Seuls les médiateurs traditionnels (Egypte, Qatar) se sont impliqués dans des négociations et la riposte la plus forte est venue mardi de tirs de missiles iraniens. « Abroger l’accord de paix servira-t-il la Palestine et la Jordanie? Nous ne le pensons pas », a récemment déclaré le chef de la diplomatie jordanienne, Ayman Safadi, concédant que le traité de 1994 signé avec Israël était « recouvert d’une couche de poussière ».

Dans la rue pourtant, là où ils sont tolérés, les appels sont nombreux. « La normalisation est un acte de trahison », peut-on lire à Amman mais aussi à Bahreïn et au Maroc qui, à l’instar des Emirats arabes unis, ont normalisé leurs relations avec Israël en 2020 sous l’impulsion de Washington.

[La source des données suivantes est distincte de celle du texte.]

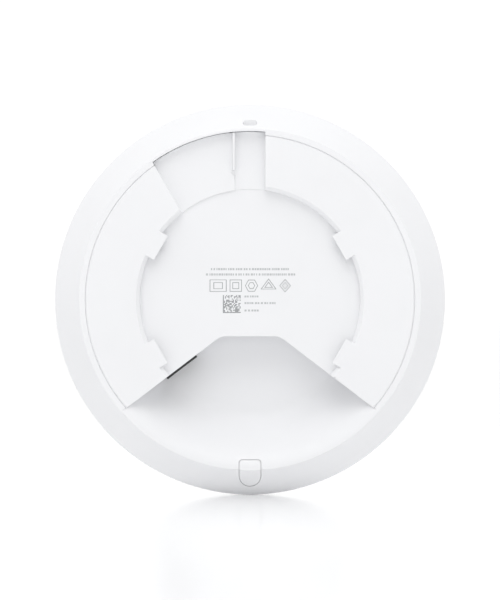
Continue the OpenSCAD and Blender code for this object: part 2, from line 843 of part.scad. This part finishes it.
back_housing();
mount_plate();
cable_exit_plug();
port_frame();
ethernet_jack_shell();
ethernet_jack_body();
ethernet_contacts();
reset_button();
reset_switch();
reset_switch_stem();
front_dome();
front_cap();
status_light_ring();
light_shroud();
light_board();
status_leds();
light_ribbon();
light_connector();
ethernet_magnetics();
network_chip();
main_board();
poe_transformer();
rectifiers();
capacitors();
power_inductors();
processor();
memory_chips();
flash_chip();
crystals();
heat_spreader();
thermal_pads();
plate_pad();
spreader_screws();
radio_chips();
amplifier_chips();
radio_shields();
antenna_plate();
spacers();
stack_screws();
plate_screws();
low_band_antennas();
mid_band_antennas();
high_band_antennas();
antenna_leads();
antenna_connectors();
short_range_antenna();
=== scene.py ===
"""Looks of a ceiling access point that stands on its rim with its mounting side towards the camera.

Everything is in metres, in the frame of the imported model: x to the right, -y out of the mounting face,
z towards the top of the unit, origin at the centre of the mounting face.
"""

import json
import math
import random

import bmesh
import bpy
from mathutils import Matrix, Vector
from mathutils.bvhtree import BVHTree

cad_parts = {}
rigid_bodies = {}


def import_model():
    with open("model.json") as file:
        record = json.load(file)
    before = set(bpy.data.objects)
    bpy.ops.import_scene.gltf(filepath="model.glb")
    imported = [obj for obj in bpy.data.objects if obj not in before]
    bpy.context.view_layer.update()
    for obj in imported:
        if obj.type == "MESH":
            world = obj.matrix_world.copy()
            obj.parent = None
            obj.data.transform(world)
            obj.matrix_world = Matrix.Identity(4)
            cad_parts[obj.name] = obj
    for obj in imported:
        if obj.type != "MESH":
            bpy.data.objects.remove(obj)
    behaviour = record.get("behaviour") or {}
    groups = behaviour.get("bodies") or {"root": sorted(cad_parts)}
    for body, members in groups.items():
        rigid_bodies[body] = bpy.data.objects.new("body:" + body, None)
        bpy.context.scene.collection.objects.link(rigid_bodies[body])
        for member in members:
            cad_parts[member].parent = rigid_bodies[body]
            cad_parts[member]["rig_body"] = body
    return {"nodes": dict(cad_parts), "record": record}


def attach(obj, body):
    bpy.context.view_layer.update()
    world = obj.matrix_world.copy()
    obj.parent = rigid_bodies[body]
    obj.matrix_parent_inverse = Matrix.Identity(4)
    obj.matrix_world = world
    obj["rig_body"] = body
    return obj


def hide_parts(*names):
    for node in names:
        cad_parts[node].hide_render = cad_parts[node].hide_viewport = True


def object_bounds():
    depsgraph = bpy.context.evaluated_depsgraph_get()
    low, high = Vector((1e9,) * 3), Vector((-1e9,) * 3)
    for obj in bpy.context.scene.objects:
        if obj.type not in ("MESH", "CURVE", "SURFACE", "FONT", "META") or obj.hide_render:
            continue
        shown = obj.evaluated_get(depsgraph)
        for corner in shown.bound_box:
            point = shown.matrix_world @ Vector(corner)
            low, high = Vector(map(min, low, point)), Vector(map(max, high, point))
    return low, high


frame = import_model()
cad_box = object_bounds()

MM = 0.001
ROOT = "access_point"              # the body that carries everything but the moving pieces


def link(obj):
    bpy.context.scene.collection.objects.link(obj)
    return obj


# ---------- camera ----------

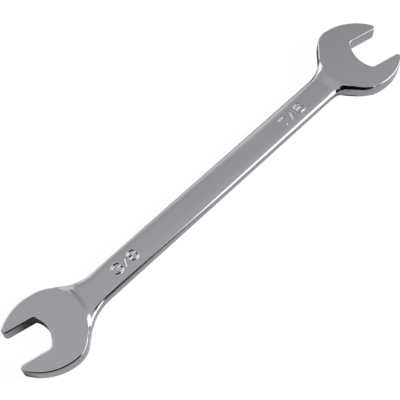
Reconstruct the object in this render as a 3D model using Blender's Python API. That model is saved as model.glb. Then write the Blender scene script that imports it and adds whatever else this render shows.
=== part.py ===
"""Double open end wrench: one drop forging with a small and a large jaw head on a flat shank.

Units are metres, with +Z up. The wrench lies flat, the shank along X, the small head towards -X
and the large head towards +X. The origin is the middle of the wrench's footprint, on the plane
that it rests on.

Each head has its own frame: its datum is where the middle line of the mouth crosses the middle
line of the shank, the mouth opens towards +X and leans to the -Y side, called the lean side. The
other side is the back side. One side of an outline is drawn in a side frame, with the shank
towards +X and the side itself towards +Y, so the same lines serve all four sides.
"""
from math import acos, atan2, ceil, cos, hypot, pi, radians, sin, sqrt

import bmesh
import bpy

MM = 0.001

# The whole forging
HEAD_SPACING = 118.9 * MM
HEAD_THICKNESS = 4.2 * MM
SHANK_THICKNESS = 3.4 * MM
JAW_ANGLE = radians(13.0)
TIP_RADIUS = 1.1 * MM
RIM_ROUNDING = 0.4 * MM

# The shank and its flanks: the sloped sides between the flat face and the trimmed edge
SMALL_END_WIDTH = 8.5 * MM
LARGE_END_WIDTH = 8.6 * MM
FLANK_WIDTH = 1.4 * MM
SHANK_EDGE_HEIGHT = 0.6 * MM
SHANK_FULLNESS = 2.0
NECK_FULLNESS = 1.15
EDGE_TAPER = 1.1
RIM_FADE = 1.2 * MM

# The small head
SMALL_OPENING = 9.6 * MM
SMALL_JAW_RADIUS = 14.35 * MM
SMALL_THROAT_OFFSET = 0.25 * MM
SMALL_THROAT_RADIUS = 7.15 * MM
SMALL_THROAT_CORNER = 1.05 * MM
SMALL_RIM_INSET = 0.45 * MM
SMALL_PLATEAU_RADIUS = SMALL_JAW_RADIUS - SMALL_RIM_INSET
SMALL_PLATEAU_EDGE = 9.8 * MM
SMALL_PLATEAU_SHIFT = 1.3 * MM
SMALL_LEAN_RAMP = 2.6 * MM
SMALL_BACK_RAMP = 0.5 * MM

SMALL_LEAN_JAW_REACH = 1.0 * MM
SMALL_LEAN_JAW_DROP = 3.2 * MM
SMALL_LEAN_HEEL_RADIUS = 6.75 * MM
SMALL_LEAN_HEEL_END = radians(48.6)
SMALL_LEAN_NECK_SLOPE = radians(32.8)
SMALL_LEAN_NECK_RADIUS = 12.9 * MM

SMALL_BACK_JAW_REACH = -0.65 * MM
SMALL_BACK_JAW_DROP = 3.0 * MM
SMALL_BACK_HEEL_RADIUS = 6.9 * MM
SMALL_BACK_HEEL_END = radians(94.4)
SMALL_BACK_NECK_SLOPE = radians(41.8)
SMALL_BACK_NECK_RADIUS = 15.9 * MM

# The large head
LARGE_OPENING = 11.2 * MM
LARGE_JAW_RADIUS = 15.4 * MM
LARGE_THROAT_OFFSET = 1.8 * MM
LARGE_THROAT_RADIUS = 9.3 * MM
LARGE_THROAT_CORNER = 1.2 * MM
LARGE_RIM_INSET = 1.8 * MM
LARGE_PLATEAU_RADIUS = LARGE_JAW_RADIUS - LARGE_RIM_INSET
LARGE_PLATEAU_EDGE = 8.9 * MM
LARGE_PLATEAU_SHIFT = 0.1 * MM
LARGE_LEAN_RAMP = 4.0 * MM
LARGE_BACK_RAMP = 4.0 * MM

LARGE_LEAN_JAW_REACH = 2.65 * MM
LARGE_LEAN_JAW_DROP = 2.8 * MM
LARGE_LEAN_HEEL_RADIUS = 7.0 * MM
LARGE_LEAN_HEEL_END = radians(64.0)
LARGE_LEAN_NECK_SLOPE = radians(50.0)
LARGE_LEAN_NECK_RADIUS = 4.5 * MM

LARGE_BACK_JAW_REACH = 0.65 * MM
LARGE_BACK_JAW_DROP = 2.35 * MM
LARGE_BACK_HEEL_RADIUS = 6.7 * MM
LARGE_BACK_HEEL_END = radians(97.7)
LARGE_BACK_NECK_SLOPE = radians(44.2)
LARGE_BACK_NECK_RADIUS = 11.4 * MM

# How finely the curves are divided
FINE_STEP = radians(1.0)
WIDE_ARC_STEP = radians(4.0)
SMALL_ARC_STEP = radians(12.0)
RIM_SEGMENTS = 3
FLANK_SEGMENTS = 6
FACE_SEGMENTS = 6
NECK_STATIONS = 20
STATION_CROWDING = 1.5
SHANK_STATIONS = 6
LEAST_FADE = 0.02
EDGE_HALVINGS = 24
TOUCHING = 0.00001 * MM
SHARP_ANGLE = radians(30.0)

# The plated steel
STEEL_COLOUR = (0.62, 0.62, 0.64, 1.0)
STEEL_ROUGHNESS = 0.12


class Side:
    """The lengths and angles of one side of a head, in the side frame."""

    def __init__(self, jaw_reach, jaw_drop, heel_radius, heel_end, neck_slope, neck_radius):
        self.jaw_reach = jaw_reach
        self.jaw_drop = jaw_drop
        self.heel_radius = heel_radius
        self.heel_end = heel_end
        self.neck_slope = neck_slope
        self.neck_radius = neck_radius


class Head:
    """One jaw head, in its own frame."""

    def __init__(self, opening, jaw_radius, throat, plateau, neck, lean, back):
        self.opening = opening
        self.jaw_radius = jaw_radius
        self.throat_offset, self.throat_radius, self.throat_corner = throat
        self.plateau_radius, plateau_edge, plateau_shift = plateau
        self.plateau_centre = (self.plateau_radius - plateau_edge, -plateau_shift)
        self.neck_width, lean_ramp, back_ramp = neck
        self.ramps = {-1: lean_ramp, 1: back_ramp}
        self.sides = {-1: lean, 1: back}


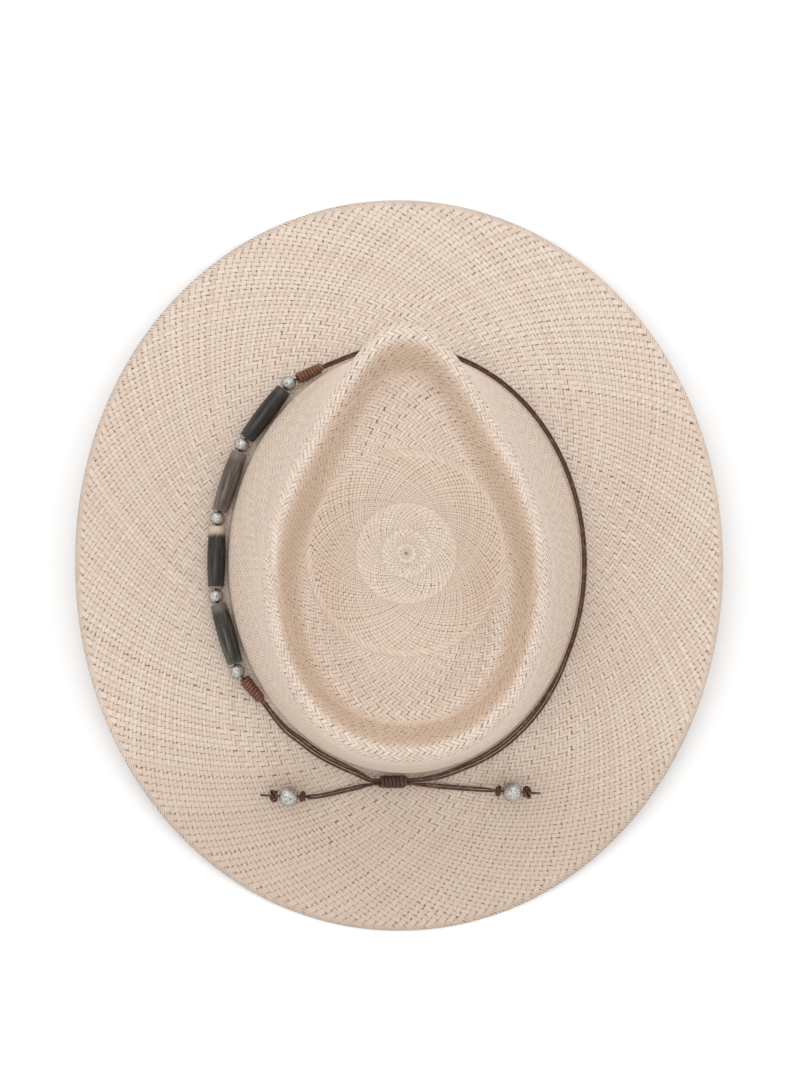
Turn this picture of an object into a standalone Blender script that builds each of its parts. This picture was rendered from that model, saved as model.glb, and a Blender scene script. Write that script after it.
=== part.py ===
"""A woven straw panama hat with a teardrop crown and a cord band of horn and metal beads.

Metres, +Z up. The hat stands on its brim at Z = 0, its front faces -Y and its back +Y.
The origin is at the middle of the hat's footprint. The beads are on +X, the wearer's left.
"""

import math

import bmesh
import bpy
import numpy as np
from mathutils import Matrix, Vector

# ---------------------------------------------------------------- driving sizes
BRIM_HALF_WIDTH = 0.1600
BRIM_HALF_LENGTH = 0.1840
BRIM_SQUARENESS = 2.04
BRIM_SIDE_RISE = 0.0215
BRIM_BREAK_HEIGHT = 0.0095
FLAT_FROM = 0.69
STRAW = 0.0012
REST_HEIGHT = STRAW / 2

CROWN_X = -0.0025
CROWN_Y = 0.0005
BASE_HALF_WIDTH = 0.0874
BASE_HALF_LENGTH = 0.1046
CREST_HEIGHT = 0.1035
TIP_RISE = 0.0135
CREST_HALF_WIDTH = 0.0624
CREST_BACK = 0.0920
CREST_TIP = -0.1000
CREST_WIDEST = 0.0080
CHANNEL_WIDTH = 0.0215
CHANNEL_FRONT_EXTRA = 0.0070
CHANNEL_DEPTH = 0.0235
CROWN_CENTRE_HEIGHT = 0.0905

GAP = 0.0003
STRAND = 0.0011
STRAND_PITCH = STRAND + GAP
BAND_CLEARANCE = 0.0005

PIPE_LENGTH = 0.0304
PIPE_RADIUS = 0.0043
PIPE_END_RADIUS = 0.0036
PIPE_BORE = 0.0018
SPACER_RADIUS = 0.00375
SPACER_BORE = 0.0018
SPACER_COUNT = 5
BEAD_GAP = 0.0004
CHAIN_START = -58.0
CHAIN_OFFSET = 0.0075
CHAIN_HEIGHT = 0.0060

WRAP_LENGTH = 0.0150
WRAP_TURNS = 8
WRAP_BORE = 0.00165
WRAP_BEAD_RADIUS = 0.0032
WRAP_STRAND_RADIUS = 0.0026
WRAP_CORD = 0.0012

KNOT_X = 0.0037
KNOT_LENGTH = 0.0150
KNOT_TRAVEL = 0.0030
TAIL_BEAD_RADIUS = 0.0050
TAIL_BORE = 0.0017

SWEATBAND_HEIGHT = 0.0330
SWEATBAND_THICKNESS = 0.0010

BACK_ANGLE = 90.0
ROUND_STEPS = 48

# The crown's colours are those of natural straw, cord of waxed brown leather.
COLOURS = {
    "straw": ((0.76, 0.67, 0.56), 0.75, 0.0),
    "leather": ((0.30, 0.20, 0.13), 0.55, 0.0),
    "reed": ((0.80, 0.76, 0.68), 0.50, 0.0),
    "thread": ((0.72, 0.66, 0.56), 0.80, 0.0),
    "ribbon": ((0.12, 0.09, 0.07), 0.70, 0.0),
    "brown_cord": ((0.16, 0.075, 0.045), 0.50, 0.0),
    "horn": ((0.09, 0.09, 0.085), 0.30, 0.0),
    "silver": ((0.62, 0.61, 0.59), 0.35, 1.0),
}


# ---------------------------------------------------------------- the hat's surface
def superellipse_radius(angles, half_x, half_y, power):
    """Distance from the centre to a superellipse in each direction."""
    reach = np.abs(np.cos(angles) / half_x) ** power + np.abs(np.sin(angles) / half_y) ** power
    return reach ** (-1.0 / power)


def crest_half_width(y):
    """Half the width of the teardrop crest at each y: a full round back and a long taper to the tip."""
    back = np.clip((y - CREST_WIDEST) / (CREST_BACK - CREST_WIDEST), 0, 1)
    front = np.clip((CREST_WIDEST - y) / (CREST_WIDEST - CREST_TIP), 0, 1)
    round_back = (1 - back**2.2) ** (1 / 2.2)
    blunt = 0.6 * front**3
    taper = (1 - blunt) * (1 - front**1.75) ** 0.95 + blunt * np.sqrt(1 - front**2)
    return CREST_HALF_WIDTH * np.where(y > CREST_WIDEST, round_back, taper)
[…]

D’après Rachid Fellouli, membre du Groupe d’action nationale pour la Palestine, 5 000 sit-in ont été organisés en un an au Maroc, en plus de marches nationales très encadrées ayant rassemblé plusieurs fois des milliers de personnes, brûlant occasionnellement des drapeaux israéliens.

Des « émotions » à exprimer face à la guerre

Lui qui manifeste deux fois par semaine à Rabat dit ne trouver de réjouissance que dans la mobilisation d’une « nouvelle génération » pro-palestinienne, qui ne fait toutefois pas ciller les autorités. Les pays qui se sont rapprochés d’Israël « avaient des raisons de le faire et ces raisons sont toujours valables », relève Hussein Ibish, analyste à l’Arab Gulf States Institute, basé à Washington.

Accords de sécurité, soutien diplomatique, transfert de technologie militaire ou appui des Etats-Unis: il y a trop d’intérêts en jeu pour opérer une volte-face, abonde Riccardo Fabiani, directeur Afrique du Nord à l’International Crisis Group (ICG). « Il y a aussi la question de ne pas céder à la pression de la population, ce qui serait un précédent très dangereux pour pas mal de ces pays », observe-t-il.

Le « cauchemar » de la région, précise Hussein Ibish, ce sont « toutes les revendications du Printemps arabe qui sont restées sans réponse » et qui « finiront par réapparaître ». « Le calcul est que si vous réprimez (les manifestations pro-palestiniennes), vous donnez de la voix à ceux qui pourraient dire +Et quid de la mauvaise gestion, de la cruauté, de l’absence d’Etat de droit, du chômage, du pain et de l’eau, etc?+ », analyse-t-il.

Tout en récusant l’idée d’une « rue arabe » uniforme, il note que les populations sont largement détachées des processus de décision, cadenassés par les dirigeants. Il leur reste des « émotions » à exprimer face à la guerre. Les autorités « ont décidé qu’autoriser les manifestations permettrait de relâcher la pression et que ce serait plus sûr », résume Hussein Ibish.

« Nous n’oublierons pas »

Lorsqu’interdit dans la rue, le soutien pro-palestinien prend d’autres formes. En Egypte, premier pays arabe à avoir signé un traité de paix avec Israël en 1979 et où des rassemblements ont vite été dispersés l’an dernier, il passe par une campagne de boycott d’entreprises perçues comme proches d’Israël.

« La Palestine n’est pas l’affaire des seuls Palestiniens », proclament les créateurs d’une application mobile téléchargée plus d’un million de fois, permettant de scanner et de déterminer si des produits proviennent de ces entreprises. « Je dirais que c’est plutôt évident qu’il n’y a pas d’impact », soulève Riccardo Fabiani.

« Mais il y a des générations qui ont grandi après le printemps arabe (à partir de 2011) qui n’ont jamais connu cette possibilité d’exprimer librement leurs opinions et qui viennent de prendre conscience des questions politiques à travers la question palestinienne ». « La question qui se pose est, si d’ici cinq ou dix ans, on verra de nouvelles générations politiques émerger dans ces pays », ajoute-t-il.

En attendant, la parole est parfois plus libre sur les réseaux sociaux, où le même hashtag en arabe revient depuis un an: « Nous n’oublierons pas ».